Bis zum persönlichen Aufeinandertreffen von Karow und Bonard vergeht eine Dreiviertelstunde. Die Drehbuchautoren Stefan Kolditz (
Dunkelfeld) und Katja Wenzel nehmen sich nach dem etwas unübersichtlich arrangierten Auftakt viel Zeit, um die Kriminalistin beim Publikum einzuführen. So lernen wir nicht nur Bonards Sohn Tom (Ivo Kortlang), sondern auch ihren Gatten Kaya Kaymaz (Ercan Karaçayli,
Macht der Familie) kennen. Er ist Richter. Eine deutsche Frau um die 70, glücklich verheiratet mit einem jüngeren Juristen mit Migrationshintergrund – das ist herrlich gegen die TV-Konventionen konzipiert und tut der Krimireihe, in der so viele einsame Wölfinnen und Wölfe unterwegs sind, unheimlich gut.
Nicht nur beim ersten Aufeinandertreffen von Bonard und ihrem Ehemann klingt
Nicht als die Wahrheit (1) allerdings hölzern, ja stellenweise fast kitschig.

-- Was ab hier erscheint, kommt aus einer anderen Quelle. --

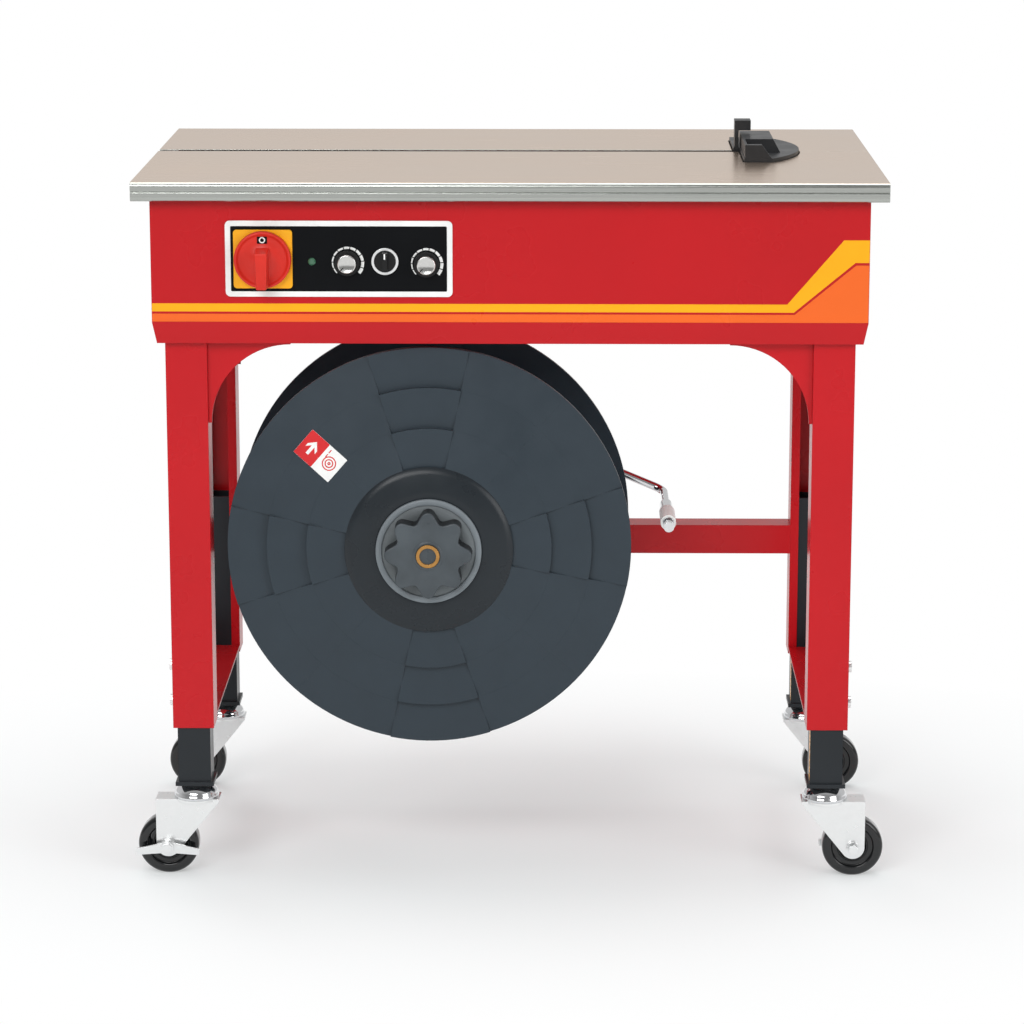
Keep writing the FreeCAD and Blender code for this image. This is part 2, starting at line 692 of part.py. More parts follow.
def rear_cross_bar():
    reach = leg_x - S.leg_width / 2
    wall = S.bar_sheet
    outside = box("bar_outside", (-reach, reach), (rear_leg_y, rear_leg_y + S.bar_depth),
                  (bar_bottom, bar_bottom + S.bar_height))
    inside = box("bar_inside", (-reach - S.overrun, reach + S.overrun),
                 (rear_leg_y + wall, rear_leg_y + S.bar_depth - wall),
                 (bar_bottom + wall, bar_bottom + S.bar_height - wall))
    return cut("rear_cross_bar", outside, inside)


# A castor, drawn about its kingpin with the wheel trailing towards +X
head_top = S.foot_top - S.foot_plate - S.boss_height - S.seat_gap
fork_plate_top = head_top - S.head_height
fork_plate_bottom = fork_plate_top - S.fork_plate
fork_inside = S.wheel_width / 2 + S.cheek_gap
fork_outside = fork_inside + S.cheek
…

Die Dialoge wirken wie aus dem Baukasten – und das ausgerechnet im Hauptstadt-Tatort, der in den Jahren zuvor mit markigen Sprüchen und grandiosen Wortwechseln überzeugte. Der Funke springt (noch) nicht über. Gerade im Vergleich zur ersten Begegnung von Karow und Rubin im Tatort
Das Muli von 2015 kann der 1231. Tatort nicht mithalten. Er fühlt sich seltsam leblos an. Auch Aslans Witze über sein Rolli-Dasein wirken bemüht.
Der Kriminalfall ist – zumindest in der ersten Hälfte des Zweiteilers – ebenfalls nur Durchschnitt.
Racial Profiling und
rechte Strukturen bei der Polizei sind aktuelle Themen, aber neue Aspekte gewinnen die Filmemacher der Sache nicht ab. Nazi-Bilder im Chat, verbale Entgleisungen und Vorgesetzte wie Götz Lennart (Thomas Niehaus) und Guido Konrad (Christoph Jöde,
Alter Ego), die weghören oder mit drinstecken: Alles so, wie man sich das vorstellt. Und entsprechend ausrechenbar. Da darf der Verfassungsschutz, der im letzten Moment reingrätscht, nicht fehlen. Erst in der Schlussminute, in der die rechtsextreme Schutzpolizistin Tina Gebhardt (Bea Brocks,
Die Zeit ist gekommen) in den Fokus rückt, vermag der Film unter Regie von Robert Thalheim zu überraschen. Es braucht schließlich einen Cliffhanger für den Ostermontag.
Andere Handlungsstränge hängen (noch) in der Luft: Die Rolle der syrischen Bauarbeiter Fawad (Aziz Dyab) und Najim Saad (Shadi Eck), die für den herrischen Bauleiter Dietrich Pätzold (Jörn Hentschel,
Abbruchkante) buckeln, bleibt nebulös, ihr Schicksal lässt uns kalt. Rührend sind da eher Karows vorsichtige Bemühungen, dem vierjährigen Matti (Yvon Moltzen) im Beisein seines Vaters Paul Kästner (Bernhard Conrad,
Der böse König) mögliche Ursachen für den (Frei-)Tod seiner Mutter zu entlocken. Unterm Strich ist das für einen alleinstehenden Film aber recht wenig – erst in
Nichts als die Wahrheit (2) kommt der Zweiteiler auf Betriebstemperatur.